Compilation album by Culture Club
- Released: 1989
- Recorded: 1982–1985
- Genre: New wave, pop, rock, reggae, blue-eyed soul
- Label: Virgin
- Producer: Steve Levine

Culture Club chronology
| This Time – The First Four Years (1987) | The Best of Culture Club (1989) | At Worst... The Best of Boy George and Culture Club (1993) |

= The Best of Culture Club =

The Best of Culture Club is a greatest hits album of British new wave group Culture Club, released by Virgin Records in 1989.

==Overview==
The album was Culture Club's second greatest hits compilation. It originally included 16 tracks: 13 singles, 2 songs previously not available on any Culture Club album, and a non-single track. Although it gathers many less successful singles, the compilation omits the major hit "Move Away", what makes From Luxury to Heartache not being represented by any song.
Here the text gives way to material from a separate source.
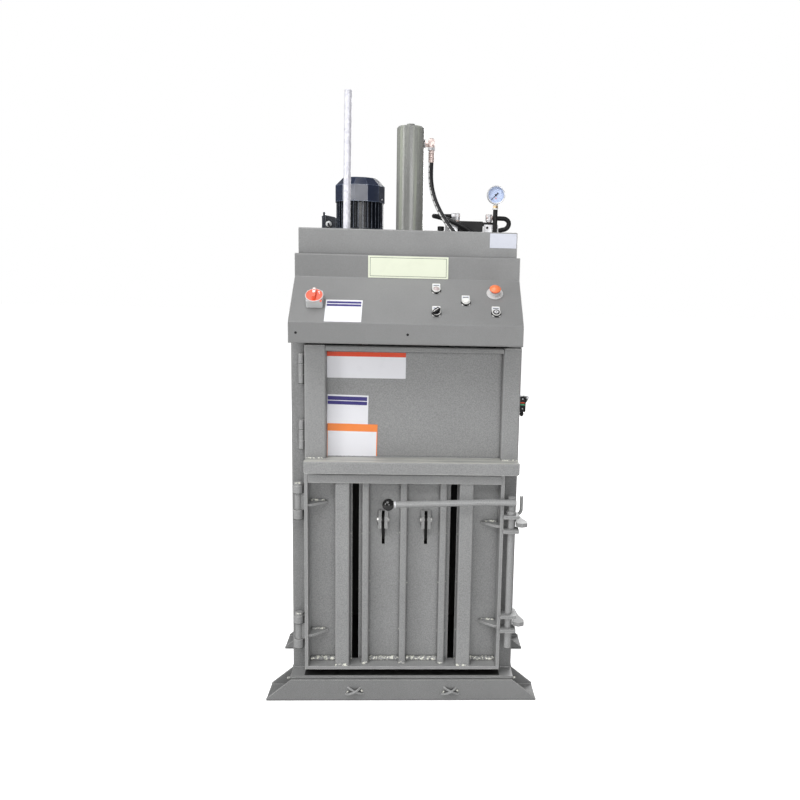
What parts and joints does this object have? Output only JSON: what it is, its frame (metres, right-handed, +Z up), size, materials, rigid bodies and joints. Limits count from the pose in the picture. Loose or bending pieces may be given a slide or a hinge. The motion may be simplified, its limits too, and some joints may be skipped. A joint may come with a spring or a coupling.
{
  "type": "upright recycling baler",
  "caption": "Upright recycling baler: steel frame on skid feet, feed door over a ribbed bale door with a lever latch, sloping control panel, ram cylinder and motor on top.",
  "frame": {"origin": "centre of the footprint, on the floor under the feet", "axes": "+X to the operator's right, +Y from the doors to the rear wall, +Z up along the ram's cylinder"},
  "size_m": [1.05, 0.687, 2.3001],
  "materials": {
    "grey_paint": "satin enamel, light wear",
    "bare_steel": "worn bare steel",
    "dark_steel": "dark burnished steel",
    "plated_steel": "ground and hard plated",
    "galvanised_steel": "galvanised, spangled",
    "motor_paint": "dark enamel",
    "cowl_plastic": "moulded, fine grain",
    "black_plastic": "moulded",
    "black_rubber": "fabric-marked hose cover",
    "bezel_metal": "matt plated",
    "grey_plastic": "moulded, semi-gloss",
    "clear_lens": "translucent lens",
    "white_plastic": "moulded, gloss",
    "red_plastic": "moulded, gloss",
    "orange_plastic": "moulded, gloss",
    "knob_black": "phenolic, polished",
    "gauge_face": "enamelled case and dial",
    "needle_black": "matt",
    "plated_fittings": "zinc plated"
  },
  "bodies": {
    "frame": {"feet": "grey_paint", "strap_cleats": "bare_steel", "base_plate": "grey_paint", "corner_posts": "grey_paint", "side_walls": "grey_paint", "wall_channels": "grey_paint", "rear_wall": "grey_paint", "head_panels": "grey_paint", "deck_plate": "grey_paint", "cylinder_mount": "grey_paint", "cylinder_barrel": "grey_paint", "post_knuckles": "grey_paint", "hinge_pins": "bare_steel", "hook_plates": "grey_paint", "console": "grey_paint", "device_bezels": "bezel_metal", "lamp_lens": "clear_lens", "device_plates": "grey_plastic", "limit_switch": "black_plastic", "motor_body": "motor_paint", "motor_cowl": "cowl_plastic", "terminal_box": "motor_paint", "oil_tank": "grey_paint", "valve_block": "black_plastic", "filler_cap": "black_plastic", "main_hose": "black_rubber", "loop_hose": "black_rubber", "motor_cable": "black_rubber", "hose_fittings": "plated_fittings", "gauge_pipe": "black_rubber", "gauge_stem": "plated_fittings", "gauge_case": "gauge_face", "conduit_pipe": "galvanised_steel"},
    "upper_door": {"upper_door_frame": "grey_paint", "upper_door_panel": "grey_paint", "door_lip": "grey_paint", "upper_door_knuckles": "grey_paint"},
    "lower_door": {"lower_door_frame": "grey_paint", "lower_door_panels": "grey_paint", "door_ribs": "grey_paint", "door_brackets": "grey_paint", "lower_door_knuckles": "grey_paint", "clevis_plates": "grey_paint", "claw_bolts": "bare_steel"},
    "latch": {"latch_shaft": "bare_steel", "latch_lever": "grey_paint", "lever_knob": "knob_black"},
    "left_claw": {"left_claw": "dark_steel"},
    "right_claw": {"right_claw": "dark_steel"},
    "ram": {"piston_rod": "plated_steel", "platen": "grey_paint"},
    "push_button": {"push_button": "white_plastic"},
    "selector_knob": {"selector_knob": "black_plastic"},
    "key_barrel": {"key_barrel": "black_plastic"},
    "stop_mushroom": {"stop_mushroom": "orange_plastic"},
    "isolator_handle": {"isolator_handle": "red_plastic"},
    "gauge_needle": {"gauge_needle": "needle_black"},
    "limit_lever": {"limit_lever": "plated_fittings"},
    "rotor": {"rotor_shaft": "dark_steel", "cooling_fan": "black_plastic"}
  },
  "joints": [
    {"name": "upper_door_hinge", "type": "hinge", "parent": "frame", "child": "upper_door", "pos_m": [-0.3906, -0.1615, 1.166], "axis": [0, 0, -1], "range_deg": [0, 110]},
    {"name": "lower_door_hinge", "type": "hinge", "parent": "frame", "child": "lower_door", "pos_m": [-0.404, -0.1715, 0.529], "axis": [0, 0, -1], "range_deg": [0, 110]},
    {"name": "latch_turn", "type": "hinge", "parent": "lower_door", "child": "latch", "pos_m": [0.4065, -0.2025, 0.52], "axis": [0, 0, 1], "range_deg": [0, 90]},
    {"name": "left_claw_pivot", "type": "hinge", "parent": "lower_door", "child": "left_claw", "pos_m": [-0.08199, -0.1705, 0.718], "axis": [-1, 0, 0], "range_deg": [0, 42], "stiffness_Nm_per_rad": 2, "springref_deg": -11.46},
    {"name": "right_claw_pivot", "type": "hinge", "parent": "lower_door", "child": "right_claw", "pos_m": [0.08199, -0.1705, 0.718], "axis": [-1, 0, 0], "range_deg": [0, 42], "stiffness_Nm_per_rad": 2, "springref_deg": -11.46},
    {"name": "ram_slide", "type": "slide", "parent": "frame", "child": "ram", "axis": [0, 0, -1], "range_m": [0, 0.56]},
    {"name": "push_button_press", "type": "slide", "parent": "frame", "child": "push_button", "axis": [0, 0.686, -0.7276], "range_m": [0, 0.004], "stiffness_N_per_m": 400, "springref_m": -0.003},
    {"name": "selector_turn", "type": "hinge", "parent": "frame", "child": "selector_knob", "pos_m": [0.1035, -0.30411, 1.51164], "axis": [0, -0.686, 0.7276], "range_deg": [0, 90]},
    {"name": "key_turn", "type": "hinge", "parent": "frame", "child": "key_barrel", "pos_m": [0.315, -0.3012, 1.51438], "axis": [0, -0.686, 0.7276], "range_deg": [0, 60]},
    {"name": "stop_press", "type": "slide", "parent": "frame", "child": "stop_mushroom", "axis": [0, 0.686, -0.7276], "range_m": [0, 0.006]},
    {"name": "isolator_turn", "type": "hinge", "parent": "frame", "child": "isolator_handle", "pos_m": [-0.325, -0.27136, 1.54251], "axis": [0, -0.686, 0.7276], "range_deg": [0, 90]},
    {"name": "gauge_needle_turn", "type": "hinge", "parent": "frame", "child": "gauge_needle", "pos_m": [0.333, 0.0335, 1.96], "axis": [0, 1, 0], "range_deg": [0, 270]},
    {"name": "limit_lever_swing", "type": "hinge", "parent": "frame", "child": "limit_lever", "pos_m": [0.4624, -0.1065, 1.178], "axis": [-1, 0, 0], "range_deg": [0, 30], "stiffness_Nm_per_rad": 0.05, "springref_deg": -17.19},
    {"name": "rotor_spin", "type": "hinge", "parent": "frame", "child": "rotor", "pos_m": [-0.201, 0.1635, 1.9], "axis": [0, 0, 1], "continuous": true}
  ]
}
A mid-price version of the album was released in 1998 in Europe by Disky. In 1999 and 2004, Virgin and EMI Gold, respectively, released the album with different artworks, retaining the original track listing.

The compilation reached number 4 in French Compilations Chart in 1992. In 2005, the compilation was certified Silver in the UK by British Phonographic Industry.

==Track listing==
1. "Do You Really Want to Hurt Me" — 4:25
2. "White Boy" — 4:40
3. "Church of the Poison Mind" — 3:32
4. "Changing Everyday" — 3:19
5. "The War Song" — 3:57
6. "I'm Afraid of Me" — 3:18
7. "It's a Miracle" — 3:25
8. "The Dream (From Electric Dreams)" — 2:29
9. "Time (Clock of the Heart)" — 3:43
10. "The Dive" — 3:48
11. "Victims" — 4:54
12. "I'll Tumble 4 Ya" — 2:35
13. "Miss Me Blind" — 4:31
14. "Mistake No.3" — 4:35
15. "The Medal Song" — 4:15
16. "Karma Chameleon" — 4:02

==Certifications==

| Region | Certification | Certified units/sales |
| United Kingdom (BPI) | Gold | 100,000^{^} |
^{^} Shipments figures based on certification alone.